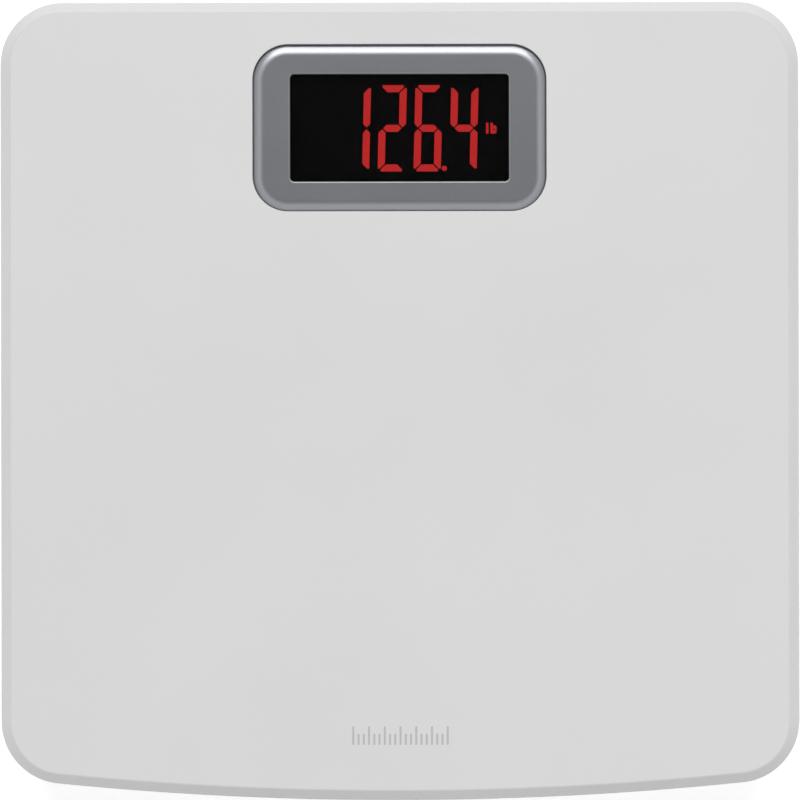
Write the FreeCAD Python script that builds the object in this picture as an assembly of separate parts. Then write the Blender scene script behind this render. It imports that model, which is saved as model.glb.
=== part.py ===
import FreeCAD, Part
import math
import os

# A digital bathroom scale: a moulded platform over a shallow tray, four load-cell feet, a
# display under a smoked lens, a battery pocket with a hinged door and a unit button below.
# Millimetres. The origin is the middle of the footprint, on the floor. +X is the right-hand
# side, +Y the rear, where the display is, and +Z is up.

V = FreeCAD.Vector

# Overall size and plan outline
WIDTH = 305.0
DEPTH = 305.0
CORNER_R = 24.0
FRONT_BOW_R = 1300.0

# Platform shell
PLATE_T = 3.0
SKIRT_T = 3.0
SEAM_Z = 18.0
BEVEL_W = 4.0
BEVEL_DROP = 2.2
BEVEL_BLEND_R = 2.5
BEVEL_EDGE_R = 1.0
RIB_T = 1.6
RIB_PITCH = 30.0
PLATFORM_RIB_H = 6.0

# Base tray
TRAY_BOTTOM_Z = 6.5
TRAY_FLOOR_T = 2.5
TRAY_WALL_T = 2.4
TRAY_TOP_INSET = 0.6
TRAY_BOTTOM_INSET = 6.0
TRAY_EDGE_CHAMFER = 1.6
TRAY_RIB_H = 3.0
SHOULDER_T = 2.0
LIP_H = 3.0
LIP_T = 1.8
LIP_GAP = 0.2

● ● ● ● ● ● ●

**Stated goal**
Find the word "FreeCAD" and list each line it appears in.

**Complete answer**
Write the FreeCAD Python script that builds the object in this picture as an assembly of separate parts. Then write the Blender scene script behind this render. It imports that model, which is saved as model.glb.
import FreeCAD, Part
V = FreeCAD.Vector